When Illinois was settled, prairie was lost as farmers cleared lands and towns were built. As interest in conservation and the environment grew in the 1960s and 70s, Illinois residents began looking for fragments of prairie to salvage before it was lost. Railroad lines were one place where they found success, since they were usually built on top of the prairie. Along the tracks, the prairie was left mostly undisturbed.
Elmhurst had several railroad lines. Two railroads, the Chicago Aurora and Elgin and the Great Western freight line, were close enough together to allow for prairie plants to continue to grow relatively undisturbed between them. By the 1960s, these lines were abandoned, left to nature, and Elmhurst residents began to see this abandoned prairie as an opportunity.
In the 1970s, volunteer garden clubbers, homemakers, professors and students began working to clear the area of invasive plants and woody trees that were crowding out the prairie growth. The first prescribed burns occurred at this time as well, which help remove invasive shrubs and trees and remove dead stems and leaves without killing plant roots.
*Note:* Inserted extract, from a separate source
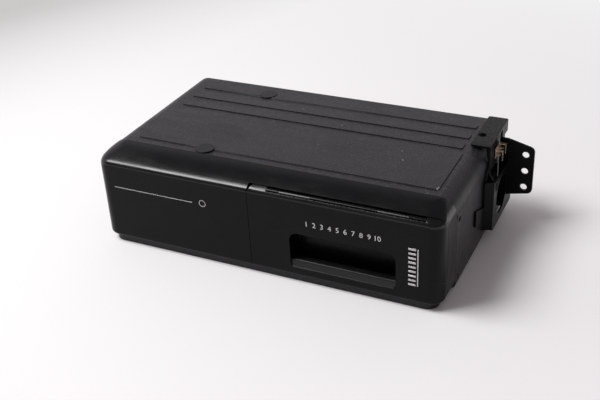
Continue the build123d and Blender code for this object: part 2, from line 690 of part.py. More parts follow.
def bracket_screws():
    """Two screws that hold the bracket on the case's side."""
    group = None
    face = BRACKET_X[0] + BRACKET_T
    for y in BRACKET_SCREW_Y:
        screw = along_x(y, BRACKET_SCREW_Z, 2 * BRACKET_SCREW_R, (face, 160))
        screw += along_x(y, BRACKET_SCREW_Z, BRACKET_SCREW_R, (BRACKET_X[0], face))
        group = screw if group is None else group + screw
    return group


def case_screws():
    """Two pan-head screws in the rear panel."""
    group = None
    for side in (-1, 1):
        y = DEPTH / 2 - 2.0
        head = along_y(side * 147, 40, 3, (y, y + 1.8)) + along_y(side * 147, 40, 1.6, (y - 6, y))
        group = head if group is None else group + head
    return group


PIECES = {
    "front_panel": front_panel,
    "base_chassis": base_chassis,
    "top_cover": top_cover,
    "transport_plugs": transport_plugs,
    "rear_panel": rear_panel,
    "rear_sockets": rear_sockets,
    "case_screws": case_screws,
    "door": door,
    "hinge_leaf": hinge_leaf,
    "hinge_pin": hinge_pin,
    "eject_button": eject_button,
    "magazine_cage": magazine_cage,
    "magazine_case": magazine_case,
    "loaded_disc": loaded_disc,
    "sub_chassis": sub_chassis,
    "dampers": dampers,
    "lift_guide_front": lambda: lift_guide((-67.2, -66.2)),
    "lift_guide_rear": lambda: lift_guide((66.2, 67.2)),
    "cam_slide": cam_slide,
    "lift_gear": lift_gear,
    "lift_motor": lift_motor,
    "lift_frame": lift_frame,
    "clamp_arm": clamp_arm,
    "disc_clamp": disc_clamp,
    "player_base": player_base,
    "guide_rods": guide_rods,
    "pickup": pickup,
    "turntable": turntable,
    "spindle_motor": spindle_motor,
    "main_board": main_board,
    "board_parts": board_parts,
    "side_bracket": side_bracket,
    "bracket_screws": bracket_screws,
    "spring_clips": spring_clips,
}
for number in range(TRAY_COUNT):
    PIECES[f"tray_{number + 1}"] = lambda level=number: tray(level)

os.makedirs("parts", exist_ok=True)
for name, make in PIECES.items():
    export_step(Part() + make(), f"parts/{name}.step")
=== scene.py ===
"""Looks of the car CD changer: finishes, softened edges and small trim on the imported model."""

import json
from math import cos, radians, sin

import bmesh
import bpy
from mathutils import Matrix, Vector


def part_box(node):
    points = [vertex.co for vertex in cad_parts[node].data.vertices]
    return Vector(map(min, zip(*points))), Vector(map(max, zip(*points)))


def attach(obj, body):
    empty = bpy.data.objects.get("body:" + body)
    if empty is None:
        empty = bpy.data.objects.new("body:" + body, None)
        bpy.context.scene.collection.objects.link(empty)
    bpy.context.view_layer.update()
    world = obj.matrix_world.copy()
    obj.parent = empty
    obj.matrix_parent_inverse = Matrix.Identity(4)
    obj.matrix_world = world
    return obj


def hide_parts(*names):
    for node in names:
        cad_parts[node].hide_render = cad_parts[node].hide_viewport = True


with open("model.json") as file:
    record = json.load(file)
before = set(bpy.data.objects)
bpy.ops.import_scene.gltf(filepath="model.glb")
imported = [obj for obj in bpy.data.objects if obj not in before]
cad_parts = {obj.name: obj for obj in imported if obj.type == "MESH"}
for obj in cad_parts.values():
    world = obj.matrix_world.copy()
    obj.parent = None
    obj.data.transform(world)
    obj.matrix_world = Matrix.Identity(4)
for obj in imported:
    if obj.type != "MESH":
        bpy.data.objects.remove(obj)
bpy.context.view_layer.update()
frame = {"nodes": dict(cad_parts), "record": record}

MM = 0.001
BODY_OF = {
    node: body
    for body, nodes in frame["record"]["behaviour"]["bodies"].items()
    for node in nodes
}
SLOT_OF = {row["node"]: row["material_slot"] for row in frame["record"]["subparts"]}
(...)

Today, this work still continues. If left alone, invasive plants and woody growth would slowly overtake the prairie. Volunteers continue to maintain the prairie while also working to educate the public about the prairie. They also propagate prairie restoration throughout Illinois by collecting seeds from the prairie and sharing and exchanging them with other prairie projects throughout the state, including within Elmhurst itself, where seeds from the Elmhurst Great Western Prairie were used to build prairie areas in Eldridge Park.
Volunteering to keep this prairie alive and healthy presents a perfect opportunity to contribute for those interested in conservation, local history or keeping Elmhurst beautiful. Volunteers not only protect this special piece of the community, but also honor the efforts of all those who came before them who worked to keep the prairie protected for future generations.